Como é que chegou ao ténis de mesa?
Foi por influência do meu irmão mais velho, que já jogava. Comecei a jogar numa mesa de cozinha com azulejos na casa dos meus avós. Quando vinha da escola ficava lá em casa deles e entretinha-me a jogar na mesa da cozinha, às vezes sozinho contra a parede, ou contra quem quisesse jogar comigo. Usava pacotes de leite a fazer de rede. Valia tudo. Quando comecei, quase que não chegava à mesa, do outro lado só se viam os meus olhos. As crianças geralmente só começam a jogar com sete, oito anos, eu comecei mais cedo do que o normal. Mas isso ajudou-me, jogar sempre com adversários mais velhos.
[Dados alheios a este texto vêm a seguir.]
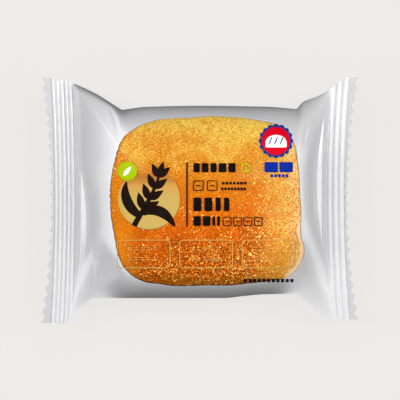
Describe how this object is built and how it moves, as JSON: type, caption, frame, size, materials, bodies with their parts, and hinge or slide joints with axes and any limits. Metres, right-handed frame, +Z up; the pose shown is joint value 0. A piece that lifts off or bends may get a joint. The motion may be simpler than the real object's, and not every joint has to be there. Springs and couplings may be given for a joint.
{
  "type": "packed bread roll",
  "caption": "Soft golden bread roll in a sealed pillow pack of pearly film with a clear middle, ribbed end seals and pinked ends, lying face up.",
  "frame": {"origin": "on the table, under the middle of the pack", "axes": "+X along the pack from one end seal to the other, +Y across it, +Z up through its printed face"},
  "size_m": [0.148, 0.1144, 0.05],
  "materials": {
    "film": "pearly silver-white flow-wrap film, clear over the roll",
    "crust": "golden-brown soft baked crust with pale specks",
    "print": "flat printing ink"
  },
  "bodies": {
    "root": {"bread_roll_pack": "film"}
  },
  "joints": []
}
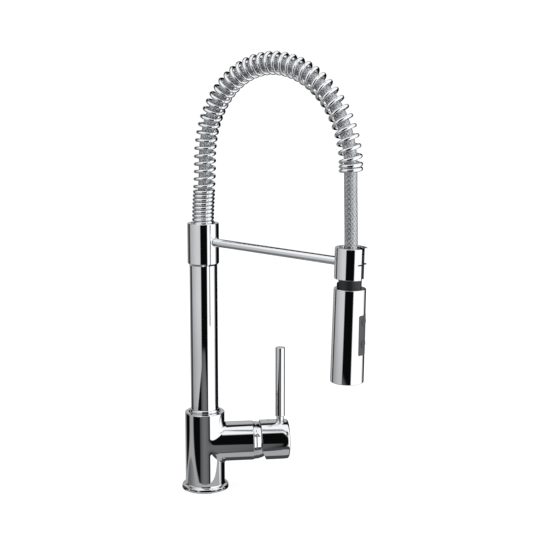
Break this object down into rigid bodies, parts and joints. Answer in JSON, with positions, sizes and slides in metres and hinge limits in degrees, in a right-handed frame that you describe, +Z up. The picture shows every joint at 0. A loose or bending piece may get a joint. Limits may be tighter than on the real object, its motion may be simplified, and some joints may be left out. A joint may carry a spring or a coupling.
{
  "type": "kitchen tap",
  "caption": "Chrome pull-down kitchen tap with a spring-wrapped hose arch, a docked spray head with two push buttons, and a side lever mixer on a swivelling column.",
  "frame": {"origin": "centre of the round foot on the worktop", "axes": "+Z up along the column; +X from the column towards the spray head; +Y completes the frame, on the lever's side"},
  "size_m": [0.2326, 0.1071, 0.4805],
  "materials": {
    "chrome": "polished chrome plate",
    "brass": "turned",
    "steel": "satin",
    "braid": "fine braid",
    "seal_rubber": "matte",
    "black_plastic": "matte",
    "slate_plastic": "matte",
    "slate_rubber": "matte",
    "ceramic": "ground ceramic",
    "white_plastic": "satin"
  },
  "bodies": {
    "base": {"valve_body": "chrome", "base_gasket": "seal_rubber", "thrust_washer": "white_plastic", "riser_bush_lower": "white_plastic", "riser_bush_upper": "white_plastic", "riser_retaining_screw": "steel", "cartridge_housing": "white_plastic", "cartridge_seals": "seal_rubber", "cartridge_nut": "brass", "ceramic_disc_fixed": "ceramic", "dome_shroud": "chrome"},
    "riser": {"riser_tube": "chrome", "swivel_ring": "chrome", "upper_sleeve": "chrome", "sleeve_grub_screw": "steel", "spring": "chrome", "hose_riser": "braid", "hose_arch": "braid", "support_arm": "chrome", "holder": "chrome", "hose_lower": "braid"},
    "mixer": {"cartridge_rotor": "white_plastic", "stem_pin": "steel"},
    "disc": {"ceramic_disc_moving": "ceramic"},
    "handle": {"cartridge_stem": "brass", "handle_hub": "chrome", "lever_rod": "chrome", "handle_grub_screw": "steel", "index_plug": "black_plastic"},
    "spray_head": {"spray_neck": "black_plastic", "hose_ferrule": "steel", "hose_nut": "brass", "check_valve": "white_plastic", "spray_shell": "chrome", "shell_seal": "seal_rubber", "spray_core": "slate_plastic", "button_panel": "slate_plastic", "button_spring_upper": "steel", "button_spring_lower": "steel", "nozzle_mat": "slate_rubber", "spray_face": "slate_plastic", "aerator": "steel"},
    "upper_button": {"button_upper": "slate_plastic"},
    "lower_button": {"button_lower": "slate_plastic"}
  },
  "joints": [
    {"name": "riser_swivel", "type": "hinge", "parent": "base", "child": "riser", "pos_m": [0, 0, 0.063], "axis": [0, 0, 1], "range_deg": [-180, 180]},
    {"name": "handle_turn", "type": "hinge", "parent": "base", "child": "mixer", "pos_m": [0.04037, 0.03967, 0.0514], "axis": [0.7133, 0.7009, 0], "range_deg": [-45, 45]},
    {"name": "handle_lift", "type": "hinge", "parent": "mixer", "child": "handle", "pos_m": [0.04037, 0.03967, 0.0514], "axis": [-0.7009, 0.7133, 0], "range_deg": [0, 25]},
    {"name": "disc_slide", "type": "slide", "parent": "mixer", "child": "disc", "axis": [0, 0, 1], "range_m": [0, 0.00634]},
    {"name": "head_pull", "type": "slide", "parent": "riser", "child": "spray_head", "axis": [-0.0262, 0, -0.9997], "range_m": [0, 0.12], "stiffness_N_per_m": 125, "springref_m": -0.03, "deforming": ["hose_lower"]},
    {"name": "upper_button_push", "type": "slide", "parent": "spray_head", "child": "upper_button", "axis": [-0.9899, -0.1392, 0.0259], "range_m": [0, 0.0012], "stiffness_N_per_m": 600, "springref_m": -0.0015, "deforming": ["button_spring_upper"]},
    {"name": "lower_button_push", "type": "slide", "parent": "spray_head", "child": "lower_button", "axis": [-0.9899, -0.1392, 0.0259], "range_m": [0, 0.0012], "stiffness_N_per_m": 600, "springref_m": -0.0015, "deforming": ["button_spring_lower"]}
  ],
  "couplings": [
    {"joint": "disc_slide", "follows": "handle_lift", "m_per_rad": 0.01453}
  ]
}
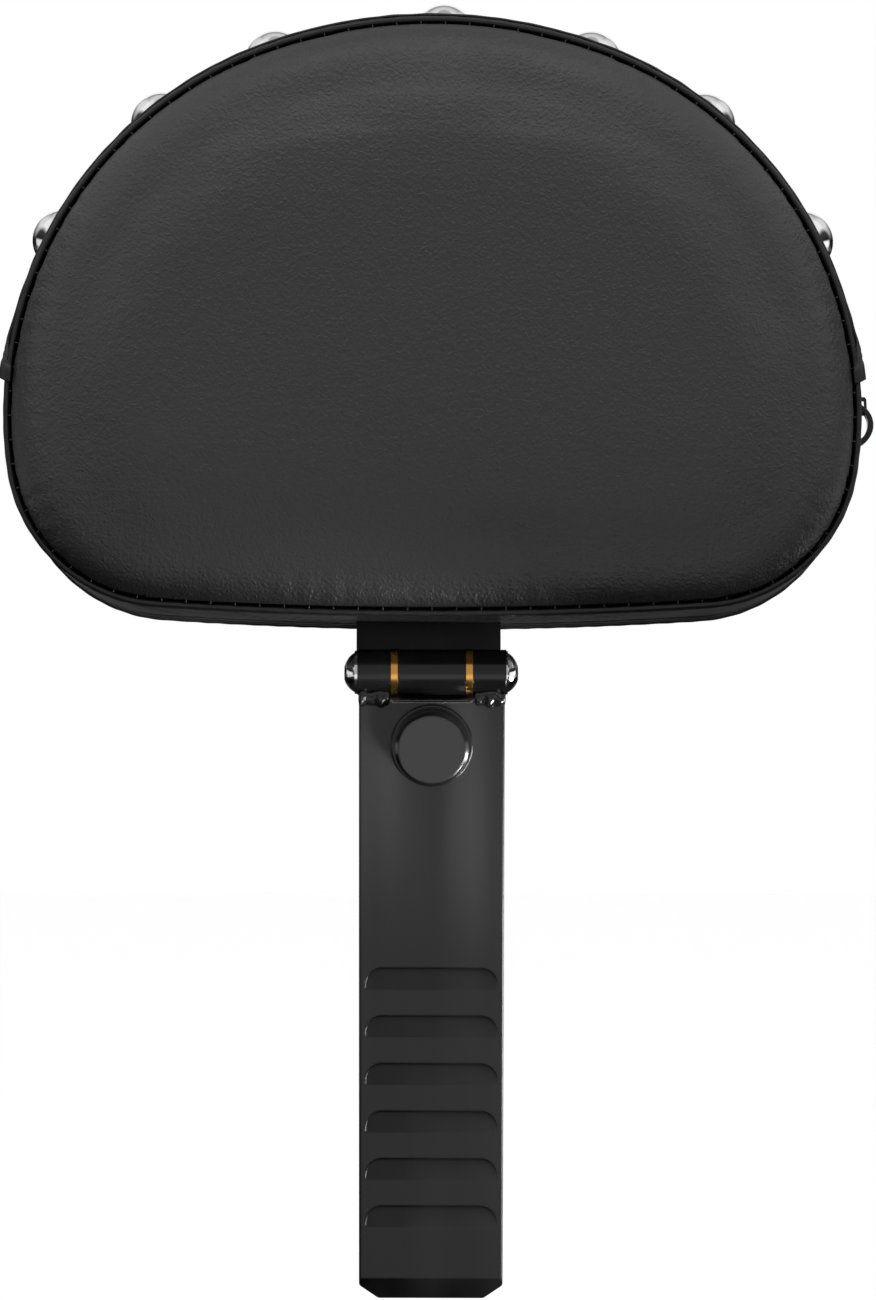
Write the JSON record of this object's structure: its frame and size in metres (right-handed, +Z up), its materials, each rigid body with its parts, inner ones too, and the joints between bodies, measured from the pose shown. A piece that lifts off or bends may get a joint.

Para além da componente física muito exigente, o ténis de mesa também tem uma parte psicológica muito importante.
É uma modalidade complexa e exigente. Para além da parte física e técnica, a parte psicológica é muito forte.

É muito fácil perder a cabeça durante um jogo?
Sim, esse tem de ser um dos talentos naturais de um jogador. Tem de ser muito frio. Quando se perde a cabeça durante um jogo, acabou, não há tempo. Nem que seja por um segundo, é demasiado tarde.

Este grande momento do ténis de mesa português pode ter continuidade depois desta geração do Tiago Apolónia, do Marcos Freitas e do João Monteiro?
Penso que sim. Os nossos êxitos abrem muitas portas para que as gerações seguintes tenham mais confiança e que saibam que é possível. No meu tempo, quando eu comecei nas selecções, íamos jogar contra as Alemanhas, Suécias, Franças, grandes selecções europeias, íamos um pouco tímidos e com medo até de entrar na mesa. Os nossos atletas mais velhos estavam a jogar contra a Irlanda, o Liechtenstein, o Luxemburgo, era esse o nosso nível. E quando jogávamos contra as potências tínhamos um bocado de medo. Agora já não é assim. Agora somos nós a potência, agora somos temidos. E os nossos jovens já chegam às competições e sabem que têm algo a defender e que tudo é possível. Sim, o ténis de mesa tem futuro.